_Directions_
Only the lines from the start of the material through the line containing "well_r = 11; // [5:0.5:16]" are to be extracted, exactly as they appear.
======== Recorded data ========
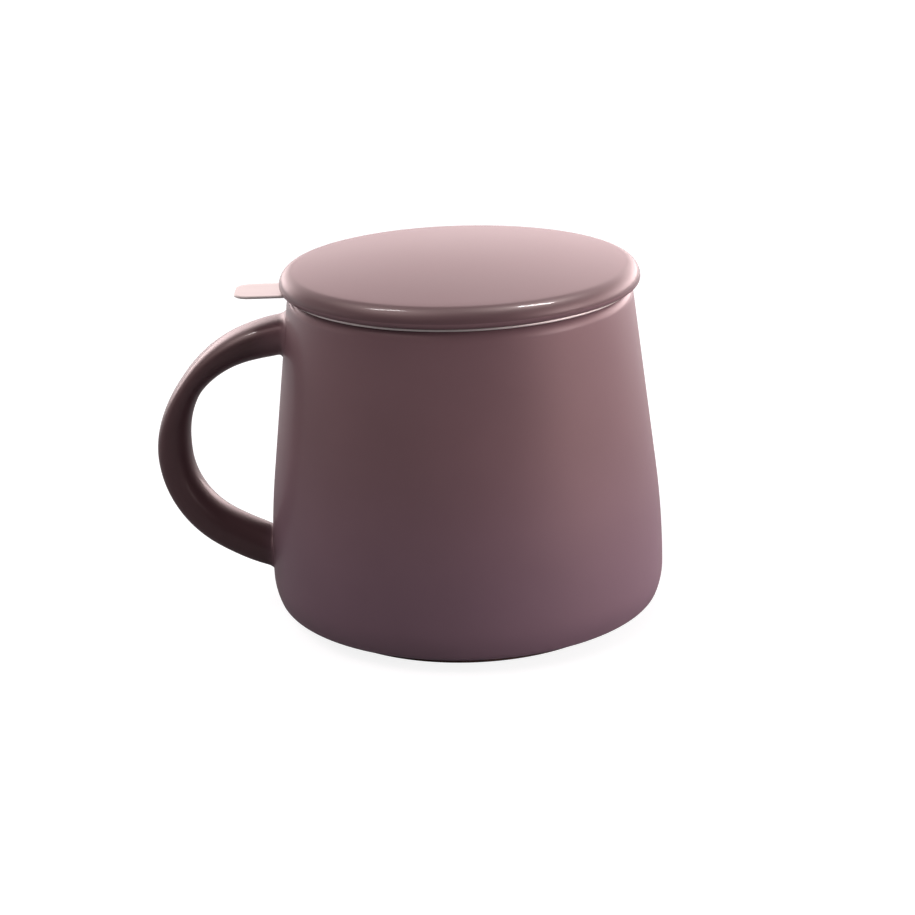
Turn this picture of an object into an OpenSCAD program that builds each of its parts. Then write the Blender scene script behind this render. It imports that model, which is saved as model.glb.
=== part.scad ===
// Lidded tea mug with a lift-out strainer basket, in millimetres.
// The origin is on the mug's axis, on the plane that its foot stands on.
// +Z is up, and the handle and the basket's tab point along -X.

/* [Mug body] */
// Largest diameter of the body, low on the belly
body_d = 100; // [90:1:112]
// Height of the body's lip above the table
body_h = 83.7; // [74:0.1:100]
// Lean of the straight side, in degrees from upright
side_taper = 6.9; // [5:0.1:8.5]
// Radius of the long curve between the belly and the straight side
belly_curve_r = 213; // [120:1:300]
// Radius of the curve that draws in below the belly
heel_curve_r = 17; // [12:0.5:22]
// How far round that curve runs before the tight bottom corner, in degrees
heel_turn = 22; // [15:1:35]
// Radius of the tight bottom corner
corner_r = 2; // [1:0.25:4]
// Thickness of the side wall, and of the round lip at its top
wall = 4.2; // [3.4:0.1:5.5]
// Thickness of the floor inside the foot ring
floor_t = 4.6; // [3:0.1:7]
// Radius between the floor and the wall, inside
well_r = 11; // [5:0.5:16]

/* [Foot ring] */
// Outer diameter of the turned foot ring
foot_d = 82.8; // [70:0.2:85]
// Width of the ring
foot_w = 4.5; // [3:0.25:8]
// Height of the body's underside above the table, outside the ring
foot_h = 3.5; // [2:0.1:5]
// Depth of the hollow inside the ring
foot_hollow = 2.6; // [1:0.1:3.5]
// Radius of the ring's worn edges
foot_edge_r = 0.7; // [0.3:0.1:1.2]

/* [Handle] */
// Depth of the handle's centre line below the mug's rim, where it leaves the body at the top
handle_drop = 10.3; // [8.7:0.1:17]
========
_Response_
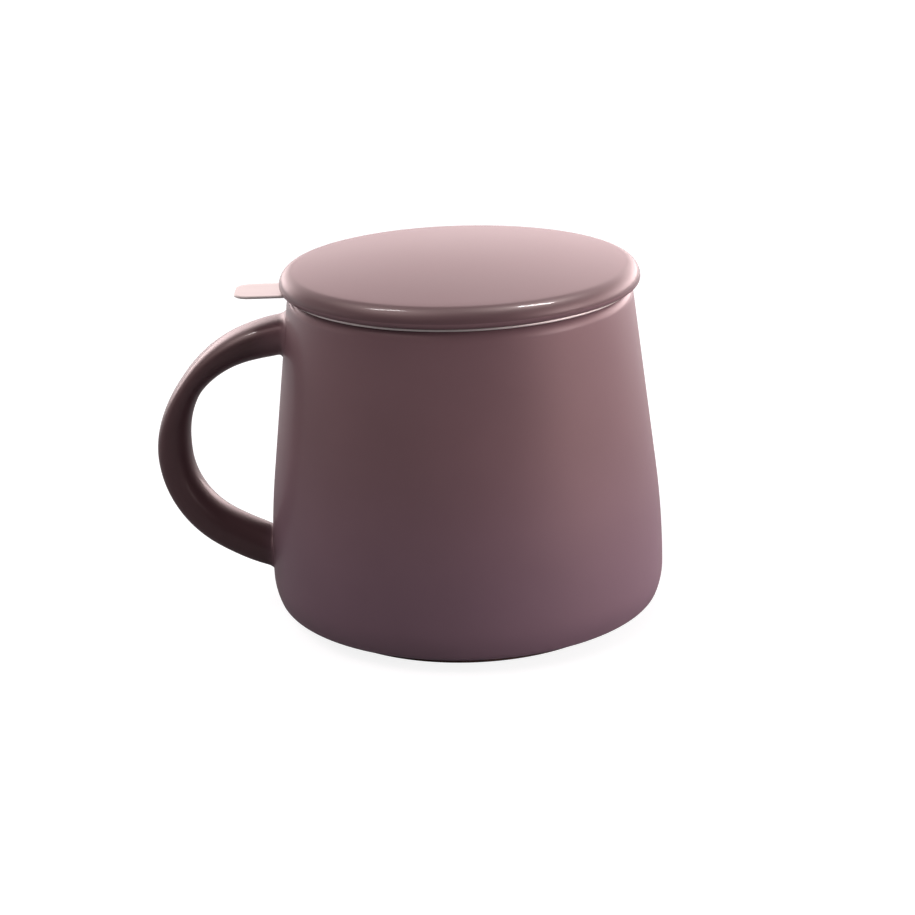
Turn this picture of an object into an OpenSCAD program that builds each of its parts. Then write the Blender scene script behind this render. It imports that model, which is saved as model.glb.
=== part.scad ===
// Lidded tea mug with a lift-out strainer basket, in millimetres.
// The origin is on the mug's axis, on the plane that its foot stands on.
// +Z is up, and the handle and the basket's tab point along -X.

/* [Mug body] */
// Largest diameter of the body, low on the belly
body_d = 100; // [90:1:112]
// Height of the body's lip above the table
body_h = 83.7; // [74:0.1:100]
// Lean of the straight side, in degrees from upright
side_taper = 6.9; // [5:0.1:8.5]
// Radius of the long curve between the belly and the straight side
belly_curve_r = 213; // [120:1:300]
// Radius of the curve that draws in below the belly
heel_curve_r = 17; // [12:0.5:22]
// How far round that curve runs before the tight bottom corner, in degrees
heel_turn = 22; // [15:1:35]
// Radius of the tight bottom corner
corner_r = 2; // [1:0.25:4]
// Thickness of the side wall, and of the round lip at its top
wall = 4.2; // [3.4:0.1:5.5]
// Thickness of the floor inside the foot ring
floor_t = 4.6; // [3:0.1:7]
// Radius between the floor and the wall, inside
well_r = 11; // [5:0.5:16]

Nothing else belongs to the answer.